5. Consultation et implication

  1. Les bibliothécaires doivent faire du lobbying pour s'assurer que, selon la pratique courante dans les pays ayant adopté le droit de prêt, ils soient consultés au même titre que les détenteurs de droits dès le début sur la proposition de loi et le processus de création et de fonctionnement du droit de prêt.
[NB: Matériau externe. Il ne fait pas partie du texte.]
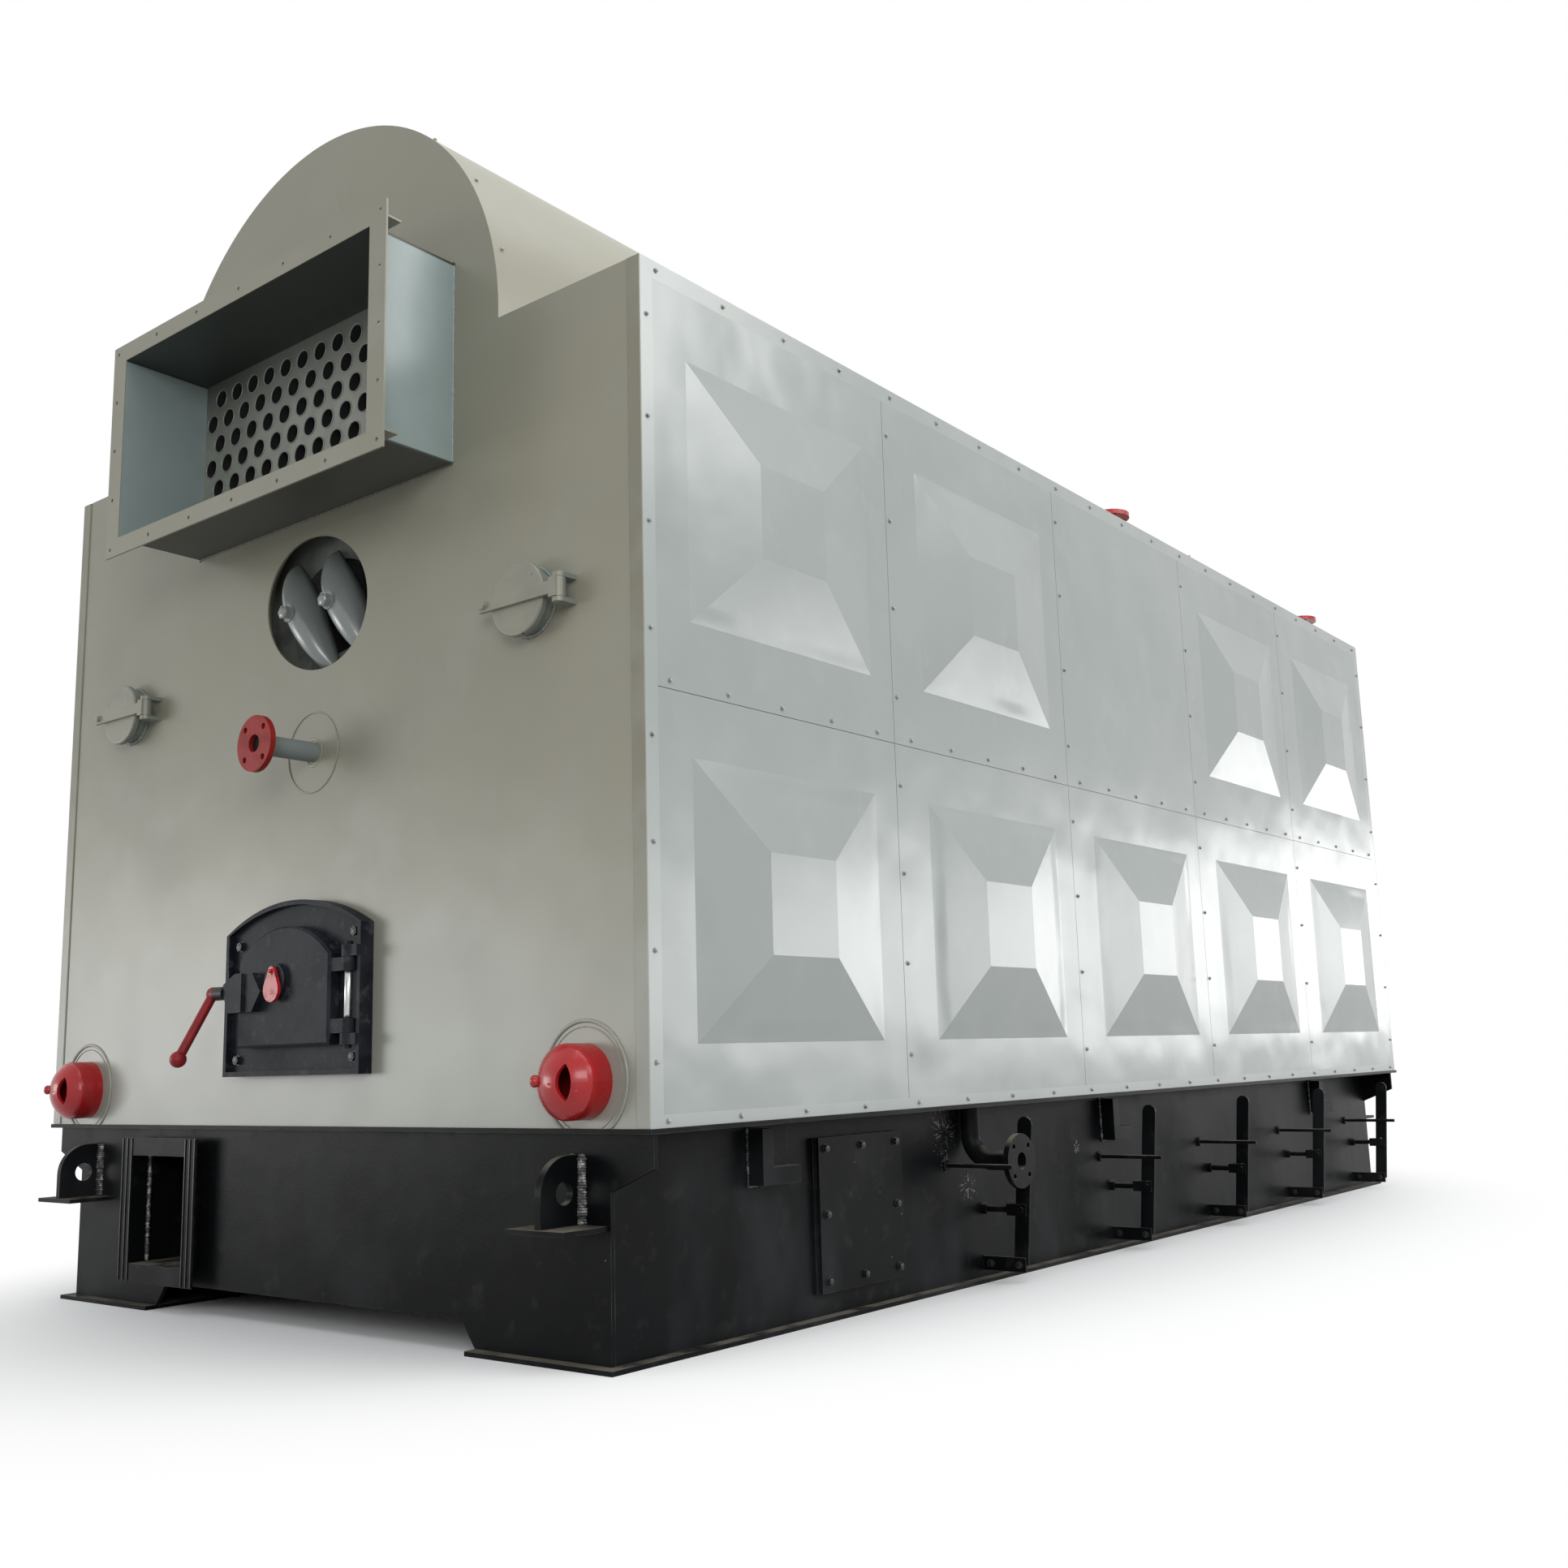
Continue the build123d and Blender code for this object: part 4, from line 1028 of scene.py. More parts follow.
class Repeats:
    """The geometry trees for what repeats: fasteners, tube ends, weld beads and spatter."""

    def __init__(self) -> None:
        """Write the four trees."""
        self.fasteners = self.fastener_tree()
        self.tube_ends = self.tube_tree()
        self.beads = self.bead_tree()
        self.spatter = self.spatter_tree()

    def start(self, name: str, inputs: dict[str, tuple]) -> Tree:
        """Open a geometry tree with a Geometry and a Material input besides its own."""
        sockets = {"Geometry": (GEOMETRY, None), **inputs, "Material": ("NodeSocketMaterial", None)}
        return new_group(name, "GeometryNodeTree", sockets, {"Geometry": GEOMETRY})

    def end(self, tree: Tree, instances: Socket, smooth: bool = False) -> Tree:
        """Realize the instances, set their material and close the tree.

        Args:
            tree: The tree.
            instances: The instances.
            smooth: Whether they are shaded smooth.

        Returns:
            The tree.
        """
        whole = tree.node("GeometryNodeRealizeInstances", {0: instances}).outputs[0]
        inputs = {"Geometry": whole, "Shade Smooth": smooth}
        shaded = tree.node("GeometryNodeSetShadeSmooth", inputs).outputs[0]
        inputs = {"Geometry": shaded, "Material": tree.given["Material"]}
        tree.give("Geometry", tree.node("GeometryNodeSetMaterial", inputs).outputs[0])
        return tree

    def chance(self, tree: Tree, low: object, high: object) -> Socket:
        """Return a random number for each instance."""
        inputs = {2: low, 3: high, "Seed": tree.given["Seed"]}
        return tree.node("FunctionNodeRandomValue", inputs, data_type="FLOAT").outputs[1]

    def turn_to_facing(self, tree: Tree) -> Socket:
        """Find the rotation that brings +Z to the facing attribute.

        Args:
            tree: The tree that it is written in.

        Returns:
            The rotation.
        """
        named = tree.node("GeometryNodeInputNamedAttribute", {"Name": "facing"}, data_type="FLOAT_VECTOR")
        inputs = {"Vector": named.outputs[0]}
        return tree.node("FunctionNodeAlignRotationToVector", inputs, axis="Z").outputs[0]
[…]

Les bibliothécaires doivent aussi être invités à participer , en tant que représentants des détenteurs de droits, aux comités consultatifs quimettent au point le projet, conseillent les administrateurs du droit de prêt et négocient les droits avec les détenteurs de droit et les société de gestion collectives des droits.
  2. En outre, dans les pays où un système de licence fonctionne et non un système défini à des fins culturelles, les bibliothécaires doivent s'assurer d'être impliqués dans les négociations avec les sociétés de gestion collective des droits pour définir les termes des conditions et le montant des droits pour leurs licences de prêt.
  3. Toute législation doit être établie en étroite collaboration avec tous les intéressés, y compris les organisations de bibliothèques.

Justification
Il est important que l'administration du droit de prêt fonctionne efficacement et n'absorbe pas, par ses coûts, une trop grande part du financement obtenu afin qu'une part maximale de la rémunération soit versée aux intéressés et que le travail administratif des bibliothèques soit réduit au minimum ou soit même inexistant. La meilleur façon de s'assurer la coopération des intéressés et la bonne marche du système et d'impliquer les bibliothécaires et les détenteurs de droit dans la préparation de la loi.